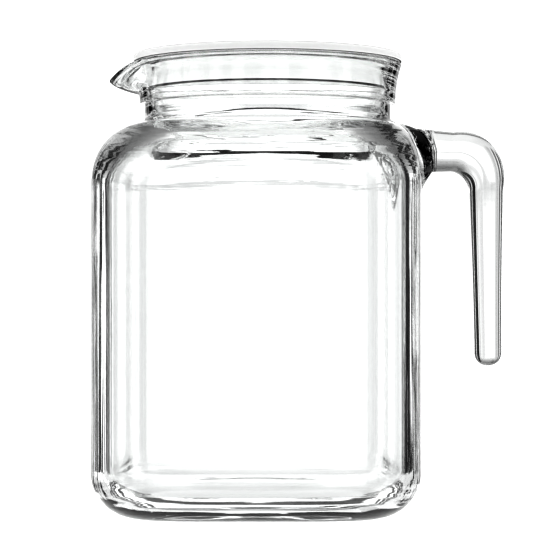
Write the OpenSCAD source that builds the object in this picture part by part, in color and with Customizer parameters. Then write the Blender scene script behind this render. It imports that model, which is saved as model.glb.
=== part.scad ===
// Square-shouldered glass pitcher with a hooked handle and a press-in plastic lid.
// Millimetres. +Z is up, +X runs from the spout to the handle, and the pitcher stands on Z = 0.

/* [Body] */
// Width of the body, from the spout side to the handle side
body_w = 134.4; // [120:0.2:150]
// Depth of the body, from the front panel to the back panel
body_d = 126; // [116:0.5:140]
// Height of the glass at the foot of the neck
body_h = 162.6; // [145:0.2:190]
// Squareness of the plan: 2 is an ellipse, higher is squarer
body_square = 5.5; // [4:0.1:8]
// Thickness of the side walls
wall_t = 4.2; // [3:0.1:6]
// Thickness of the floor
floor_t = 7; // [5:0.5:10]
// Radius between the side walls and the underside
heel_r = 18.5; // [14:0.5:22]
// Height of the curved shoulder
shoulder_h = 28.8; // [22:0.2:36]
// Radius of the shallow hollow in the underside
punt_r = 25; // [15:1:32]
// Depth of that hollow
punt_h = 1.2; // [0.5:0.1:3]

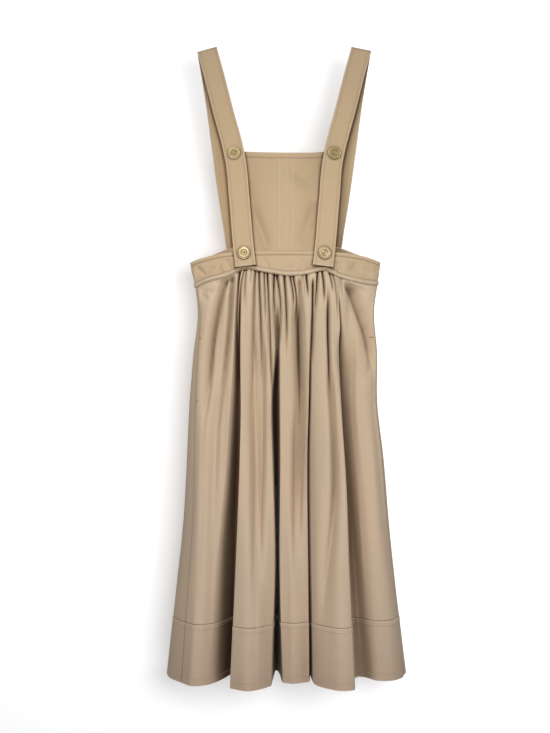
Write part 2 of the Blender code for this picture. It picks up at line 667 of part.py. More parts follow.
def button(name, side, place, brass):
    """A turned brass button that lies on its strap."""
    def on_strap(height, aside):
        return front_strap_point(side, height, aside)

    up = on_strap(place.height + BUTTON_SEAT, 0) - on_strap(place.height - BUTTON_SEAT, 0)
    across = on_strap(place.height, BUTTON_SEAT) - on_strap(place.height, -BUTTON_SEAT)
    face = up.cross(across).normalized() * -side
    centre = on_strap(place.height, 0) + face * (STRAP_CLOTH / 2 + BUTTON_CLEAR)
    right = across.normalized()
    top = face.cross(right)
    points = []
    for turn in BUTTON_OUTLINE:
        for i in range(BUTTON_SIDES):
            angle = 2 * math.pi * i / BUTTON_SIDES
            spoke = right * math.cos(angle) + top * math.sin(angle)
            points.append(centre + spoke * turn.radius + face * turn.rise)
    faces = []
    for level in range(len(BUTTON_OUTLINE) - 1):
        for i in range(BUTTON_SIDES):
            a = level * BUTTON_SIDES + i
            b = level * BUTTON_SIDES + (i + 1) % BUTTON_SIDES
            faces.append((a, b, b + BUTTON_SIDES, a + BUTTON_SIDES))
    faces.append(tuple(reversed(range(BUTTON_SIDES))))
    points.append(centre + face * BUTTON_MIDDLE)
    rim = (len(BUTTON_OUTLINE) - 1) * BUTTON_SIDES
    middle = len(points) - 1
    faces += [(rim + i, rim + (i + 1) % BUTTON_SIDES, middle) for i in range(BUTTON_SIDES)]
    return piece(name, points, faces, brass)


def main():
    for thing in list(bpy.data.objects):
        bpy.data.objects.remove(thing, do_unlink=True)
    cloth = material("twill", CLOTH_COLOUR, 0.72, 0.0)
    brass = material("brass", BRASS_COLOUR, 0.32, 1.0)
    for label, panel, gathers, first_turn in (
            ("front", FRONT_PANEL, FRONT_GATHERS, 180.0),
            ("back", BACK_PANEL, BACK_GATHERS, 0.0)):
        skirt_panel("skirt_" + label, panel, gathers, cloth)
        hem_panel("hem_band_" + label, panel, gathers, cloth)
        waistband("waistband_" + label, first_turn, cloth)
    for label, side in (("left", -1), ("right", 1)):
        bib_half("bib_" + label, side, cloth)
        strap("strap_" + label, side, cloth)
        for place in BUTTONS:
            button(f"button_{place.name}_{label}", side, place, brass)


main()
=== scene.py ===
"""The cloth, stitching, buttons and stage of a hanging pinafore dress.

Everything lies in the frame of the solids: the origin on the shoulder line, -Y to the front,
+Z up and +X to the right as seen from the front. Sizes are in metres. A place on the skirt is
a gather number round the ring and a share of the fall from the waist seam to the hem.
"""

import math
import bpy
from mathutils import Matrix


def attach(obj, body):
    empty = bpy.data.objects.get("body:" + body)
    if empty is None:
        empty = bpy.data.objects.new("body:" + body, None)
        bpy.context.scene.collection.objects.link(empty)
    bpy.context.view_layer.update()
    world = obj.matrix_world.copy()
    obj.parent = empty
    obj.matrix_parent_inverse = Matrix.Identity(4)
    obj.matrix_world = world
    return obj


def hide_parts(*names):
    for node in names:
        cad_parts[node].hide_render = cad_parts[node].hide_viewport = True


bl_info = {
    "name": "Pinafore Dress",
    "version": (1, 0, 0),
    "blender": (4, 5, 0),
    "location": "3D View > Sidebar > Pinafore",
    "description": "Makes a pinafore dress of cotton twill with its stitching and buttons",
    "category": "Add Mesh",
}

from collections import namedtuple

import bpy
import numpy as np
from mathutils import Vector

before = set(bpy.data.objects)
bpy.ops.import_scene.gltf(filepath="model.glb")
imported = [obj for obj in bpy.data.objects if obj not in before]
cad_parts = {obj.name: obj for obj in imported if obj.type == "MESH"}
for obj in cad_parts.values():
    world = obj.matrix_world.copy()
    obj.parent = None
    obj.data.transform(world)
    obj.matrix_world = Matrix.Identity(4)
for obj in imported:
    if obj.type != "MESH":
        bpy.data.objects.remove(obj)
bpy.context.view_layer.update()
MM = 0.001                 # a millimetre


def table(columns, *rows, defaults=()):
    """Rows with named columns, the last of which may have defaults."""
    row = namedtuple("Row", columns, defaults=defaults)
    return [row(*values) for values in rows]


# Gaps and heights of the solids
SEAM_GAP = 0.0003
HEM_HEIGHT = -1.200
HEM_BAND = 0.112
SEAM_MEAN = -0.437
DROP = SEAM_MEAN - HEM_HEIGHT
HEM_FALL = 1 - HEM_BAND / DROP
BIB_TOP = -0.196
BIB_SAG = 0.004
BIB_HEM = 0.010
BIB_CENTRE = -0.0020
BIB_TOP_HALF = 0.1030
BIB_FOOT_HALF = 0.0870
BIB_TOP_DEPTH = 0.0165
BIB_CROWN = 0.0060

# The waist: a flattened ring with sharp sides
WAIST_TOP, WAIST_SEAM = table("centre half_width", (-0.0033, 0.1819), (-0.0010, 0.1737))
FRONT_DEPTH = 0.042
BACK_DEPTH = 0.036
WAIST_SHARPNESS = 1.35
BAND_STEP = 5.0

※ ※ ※

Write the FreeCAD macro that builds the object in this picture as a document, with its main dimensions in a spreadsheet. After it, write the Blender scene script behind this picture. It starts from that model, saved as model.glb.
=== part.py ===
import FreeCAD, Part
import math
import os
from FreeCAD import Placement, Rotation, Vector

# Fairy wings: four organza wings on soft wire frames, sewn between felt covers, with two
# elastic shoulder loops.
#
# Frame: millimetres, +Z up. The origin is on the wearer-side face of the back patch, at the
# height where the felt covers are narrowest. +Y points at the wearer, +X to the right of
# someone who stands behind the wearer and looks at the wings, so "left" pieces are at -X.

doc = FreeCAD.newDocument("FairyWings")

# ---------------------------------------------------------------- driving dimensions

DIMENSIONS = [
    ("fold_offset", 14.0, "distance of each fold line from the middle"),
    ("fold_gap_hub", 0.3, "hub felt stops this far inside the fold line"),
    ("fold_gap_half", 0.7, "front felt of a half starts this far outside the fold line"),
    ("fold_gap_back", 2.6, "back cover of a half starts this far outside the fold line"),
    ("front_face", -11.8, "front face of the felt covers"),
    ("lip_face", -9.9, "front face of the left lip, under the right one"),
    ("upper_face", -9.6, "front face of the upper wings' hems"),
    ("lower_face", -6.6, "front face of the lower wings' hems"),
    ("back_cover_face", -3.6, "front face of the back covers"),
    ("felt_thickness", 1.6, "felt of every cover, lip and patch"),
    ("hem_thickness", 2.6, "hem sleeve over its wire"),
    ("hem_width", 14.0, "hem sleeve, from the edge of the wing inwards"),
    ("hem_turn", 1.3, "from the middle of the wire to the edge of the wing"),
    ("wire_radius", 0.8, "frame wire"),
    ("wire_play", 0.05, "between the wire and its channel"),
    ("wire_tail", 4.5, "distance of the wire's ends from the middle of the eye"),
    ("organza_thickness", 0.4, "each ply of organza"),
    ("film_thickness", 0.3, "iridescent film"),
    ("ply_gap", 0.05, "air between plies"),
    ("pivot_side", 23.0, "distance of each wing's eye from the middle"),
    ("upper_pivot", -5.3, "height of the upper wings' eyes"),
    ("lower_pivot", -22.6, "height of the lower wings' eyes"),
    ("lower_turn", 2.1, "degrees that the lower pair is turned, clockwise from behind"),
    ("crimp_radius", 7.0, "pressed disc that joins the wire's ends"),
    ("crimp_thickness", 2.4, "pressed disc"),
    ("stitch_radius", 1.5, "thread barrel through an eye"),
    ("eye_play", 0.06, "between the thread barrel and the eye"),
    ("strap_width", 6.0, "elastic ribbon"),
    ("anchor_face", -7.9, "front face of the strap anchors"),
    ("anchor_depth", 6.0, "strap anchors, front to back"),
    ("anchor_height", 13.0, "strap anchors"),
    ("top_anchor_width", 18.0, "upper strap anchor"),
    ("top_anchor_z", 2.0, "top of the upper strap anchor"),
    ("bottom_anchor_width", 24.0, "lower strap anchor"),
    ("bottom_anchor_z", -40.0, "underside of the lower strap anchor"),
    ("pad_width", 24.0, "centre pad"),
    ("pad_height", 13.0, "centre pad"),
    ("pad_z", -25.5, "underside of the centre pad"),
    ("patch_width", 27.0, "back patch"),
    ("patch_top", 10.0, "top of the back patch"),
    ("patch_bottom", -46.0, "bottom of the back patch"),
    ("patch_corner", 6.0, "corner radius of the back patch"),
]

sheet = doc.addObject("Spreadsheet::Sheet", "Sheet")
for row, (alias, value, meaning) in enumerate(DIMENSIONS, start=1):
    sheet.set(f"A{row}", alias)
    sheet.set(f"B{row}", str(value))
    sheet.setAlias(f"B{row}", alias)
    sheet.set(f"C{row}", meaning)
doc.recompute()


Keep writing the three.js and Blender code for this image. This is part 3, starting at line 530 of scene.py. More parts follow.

※ ※ ※

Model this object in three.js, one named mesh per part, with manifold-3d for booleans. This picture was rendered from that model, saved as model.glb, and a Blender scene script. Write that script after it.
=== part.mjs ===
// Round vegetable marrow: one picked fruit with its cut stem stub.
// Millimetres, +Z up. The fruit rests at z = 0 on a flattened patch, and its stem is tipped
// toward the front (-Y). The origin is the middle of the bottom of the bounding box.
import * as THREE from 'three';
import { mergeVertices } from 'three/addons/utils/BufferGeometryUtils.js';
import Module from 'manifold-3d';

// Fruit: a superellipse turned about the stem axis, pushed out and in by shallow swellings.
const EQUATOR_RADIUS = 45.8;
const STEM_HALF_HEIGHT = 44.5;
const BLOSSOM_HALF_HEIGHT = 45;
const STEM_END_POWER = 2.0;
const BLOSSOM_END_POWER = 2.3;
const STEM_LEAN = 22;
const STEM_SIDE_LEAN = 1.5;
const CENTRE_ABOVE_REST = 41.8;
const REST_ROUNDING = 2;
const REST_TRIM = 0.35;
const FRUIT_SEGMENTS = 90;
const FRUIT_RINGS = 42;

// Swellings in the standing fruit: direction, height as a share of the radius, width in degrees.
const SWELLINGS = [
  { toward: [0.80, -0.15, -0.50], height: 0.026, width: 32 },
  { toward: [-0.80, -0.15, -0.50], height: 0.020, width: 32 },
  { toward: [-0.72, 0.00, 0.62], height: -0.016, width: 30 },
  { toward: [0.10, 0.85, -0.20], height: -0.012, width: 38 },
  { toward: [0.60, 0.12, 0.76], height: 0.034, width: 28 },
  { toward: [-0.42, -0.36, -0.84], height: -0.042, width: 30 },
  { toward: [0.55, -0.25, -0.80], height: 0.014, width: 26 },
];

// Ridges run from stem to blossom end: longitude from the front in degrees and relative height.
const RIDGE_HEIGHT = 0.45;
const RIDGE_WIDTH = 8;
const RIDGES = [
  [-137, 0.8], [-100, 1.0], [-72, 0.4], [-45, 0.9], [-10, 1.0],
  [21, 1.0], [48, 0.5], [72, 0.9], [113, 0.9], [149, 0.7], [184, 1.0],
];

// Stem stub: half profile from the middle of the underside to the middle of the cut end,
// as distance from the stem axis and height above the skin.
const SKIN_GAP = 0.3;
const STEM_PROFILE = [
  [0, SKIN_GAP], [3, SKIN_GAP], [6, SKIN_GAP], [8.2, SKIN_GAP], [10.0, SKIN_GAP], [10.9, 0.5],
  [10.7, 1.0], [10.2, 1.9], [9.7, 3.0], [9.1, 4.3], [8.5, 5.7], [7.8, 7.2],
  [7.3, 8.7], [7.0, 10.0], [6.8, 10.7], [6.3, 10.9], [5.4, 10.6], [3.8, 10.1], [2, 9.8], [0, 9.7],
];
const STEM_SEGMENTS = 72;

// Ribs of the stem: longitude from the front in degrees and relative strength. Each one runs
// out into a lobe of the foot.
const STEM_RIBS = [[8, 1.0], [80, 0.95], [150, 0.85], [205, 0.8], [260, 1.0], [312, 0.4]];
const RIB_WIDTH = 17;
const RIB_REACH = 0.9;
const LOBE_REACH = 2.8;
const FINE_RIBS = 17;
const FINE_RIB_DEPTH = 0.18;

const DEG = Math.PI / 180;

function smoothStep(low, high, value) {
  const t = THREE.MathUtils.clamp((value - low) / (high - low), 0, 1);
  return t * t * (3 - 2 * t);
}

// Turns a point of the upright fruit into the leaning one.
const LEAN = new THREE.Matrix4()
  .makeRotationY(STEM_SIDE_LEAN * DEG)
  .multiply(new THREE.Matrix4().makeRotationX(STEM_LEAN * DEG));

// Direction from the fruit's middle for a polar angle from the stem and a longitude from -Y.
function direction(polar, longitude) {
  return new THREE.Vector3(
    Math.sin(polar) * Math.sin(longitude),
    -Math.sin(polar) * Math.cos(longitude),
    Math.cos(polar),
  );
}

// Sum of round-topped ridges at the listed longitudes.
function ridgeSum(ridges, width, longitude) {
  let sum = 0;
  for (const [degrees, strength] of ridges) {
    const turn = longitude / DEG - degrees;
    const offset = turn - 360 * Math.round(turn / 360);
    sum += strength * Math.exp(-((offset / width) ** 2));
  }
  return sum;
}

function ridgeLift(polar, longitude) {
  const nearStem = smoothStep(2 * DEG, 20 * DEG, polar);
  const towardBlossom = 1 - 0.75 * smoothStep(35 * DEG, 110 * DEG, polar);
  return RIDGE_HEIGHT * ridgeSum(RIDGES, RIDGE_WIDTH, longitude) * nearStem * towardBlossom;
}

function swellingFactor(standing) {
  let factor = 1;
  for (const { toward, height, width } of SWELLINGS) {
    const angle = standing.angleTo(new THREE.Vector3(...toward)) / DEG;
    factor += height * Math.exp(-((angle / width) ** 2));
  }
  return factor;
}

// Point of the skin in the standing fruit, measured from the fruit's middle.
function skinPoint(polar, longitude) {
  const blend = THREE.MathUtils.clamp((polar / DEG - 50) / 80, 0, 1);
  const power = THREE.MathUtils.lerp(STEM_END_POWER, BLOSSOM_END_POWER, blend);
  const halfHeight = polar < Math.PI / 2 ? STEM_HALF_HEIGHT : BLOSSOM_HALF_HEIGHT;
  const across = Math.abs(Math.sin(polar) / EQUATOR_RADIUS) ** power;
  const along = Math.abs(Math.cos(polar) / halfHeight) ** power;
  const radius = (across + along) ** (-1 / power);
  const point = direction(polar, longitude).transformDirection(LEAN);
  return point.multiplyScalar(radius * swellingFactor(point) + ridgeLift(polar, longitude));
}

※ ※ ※

WORK TO COMPLETE
Only the lines from the one with "faces += [(rim" up to the one with "bpy.context.scene.collection.objects.link(empty)" should be repeated, both included, exactly as they appear.

TASK SOLUTION
    faces += [(rim + i, rim + (i + 1) % BUTTON_SIDES, middle) for i in range(BUTTON_SIDES)]
    return piece(name, points, faces, brass)


def main():
    for thing in list(bpy.data.objects):
        bpy.data.objects.remove(thing, do_unlink=True)
    cloth = material("twill", CLOTH_COLOUR, 0.72, 0.0)
    brass = material("brass", BRASS_COLOUR, 0.32, 1.0)
    for label, panel, gathers, first_turn in (
            ("front", FRONT_PANEL, FRONT_GATHERS, 180.0),
            ("back", BACK_PANEL, BACK_GATHERS, 0.0)):
        skirt_panel("skirt_" + label, panel, gathers, cloth)
        hem_panel("hem_band_" + label, panel, gathers, cloth)
        waistband("waistband_" + label, first_turn, cloth)
    for label, side in (("left", -1), ("right", 1)):
        bib_half("bib_" + label, side, cloth)
        strap("strap_" + label, side, cloth)
        for place in BUTTONS:
            button(f"button_{place.name}_{label}", side, place, brass)


main()
=== scene.py ===
"""The cloth, stitching, buttons and stage of a hanging pinafore dress.

Everything lies in the frame of the solids: the origin on the shoulder line, -Y to the front,
+Z up and +X to the right as seen from the front. Sizes are in metres. A place on the skirt is
a gather number round the ring and a share of the fall from the waist seam to the hem.
"""

import math
import bpy
from mathutils import Matrix


def attach(obj, body):
    empty = bpy.data.objects.get("body:" + body)
    if empty is None:
        empty = bpy.data.objects.new("body:" + body, None)
        bpy.context.scene.collection.objects.link(empty)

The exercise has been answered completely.